Fue gracias a la UNAM que pude obtener una beca para hacer un posgrado en el extranjero. Me siento, también, muy gratificado de haber estudiado en las aulas de la Universidad de Alcalá de Henares en España. Tengo el honor de ser académico de la UNAM desde 1995. Impartir clases es la actividad que más disfruto. Respirar el aire fresco de C. U. y aprender de mis alumnos intercambiando ideas con ellos han resultado mi elixir para soportar en todas estas décadas las arduas jornadas y presiones que demanda el servicio público.
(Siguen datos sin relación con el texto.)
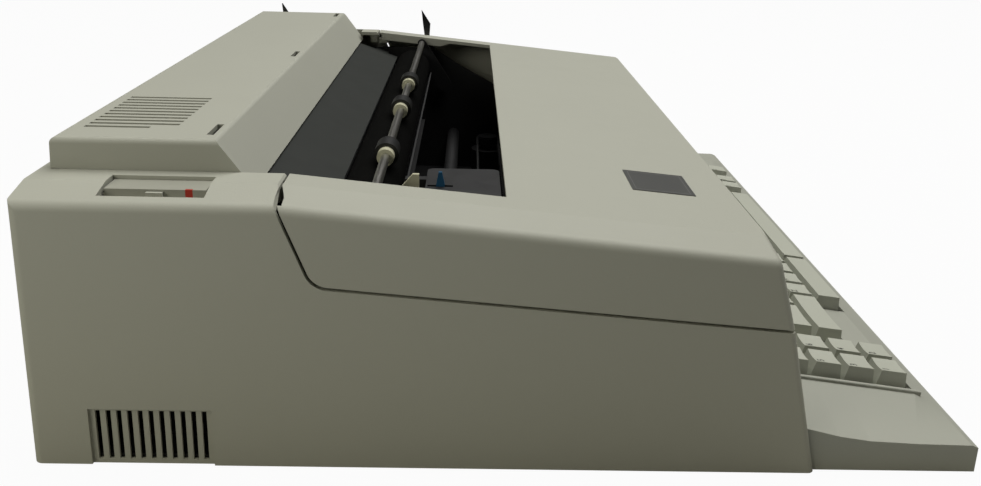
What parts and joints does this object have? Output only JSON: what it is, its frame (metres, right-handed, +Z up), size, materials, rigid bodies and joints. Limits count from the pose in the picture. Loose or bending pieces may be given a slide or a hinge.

Mi trayectoria profesional me ha deparado enormes satisfacciones. Aunque el servicio público es agridulce (no siempre es grato), pude en mi juventud fluir hacia adelante y escalar posiciones. Dicha desenvoltura tuvo lugar, en buena medida, porque la UNAM me brindó las herramientas teóricas y prácticas para desarrollarme en el campo laboral. En tal devenir, siempre me ha acompañado la visión del mundo y del país que me formé en el campus universitario.
Estoy y estaré siempre agradecido con mi Universidad, ya que en más de un sentido me abrió amplios horizontes para realizarme. La huella que en mi vida
ha dejado es realmente profunda. Aprecio mucho la distinción que me hace la Fundación UNAM al publicar este testimonio personal de tan alta valía para quien escribe estas líneas. La citada Fundación es un gran lazo de unión entre la comunidad universitaria y un espacio inmejorable para difundir la excelencia que impera en múltiples campos de nuestra cara Alma Mater.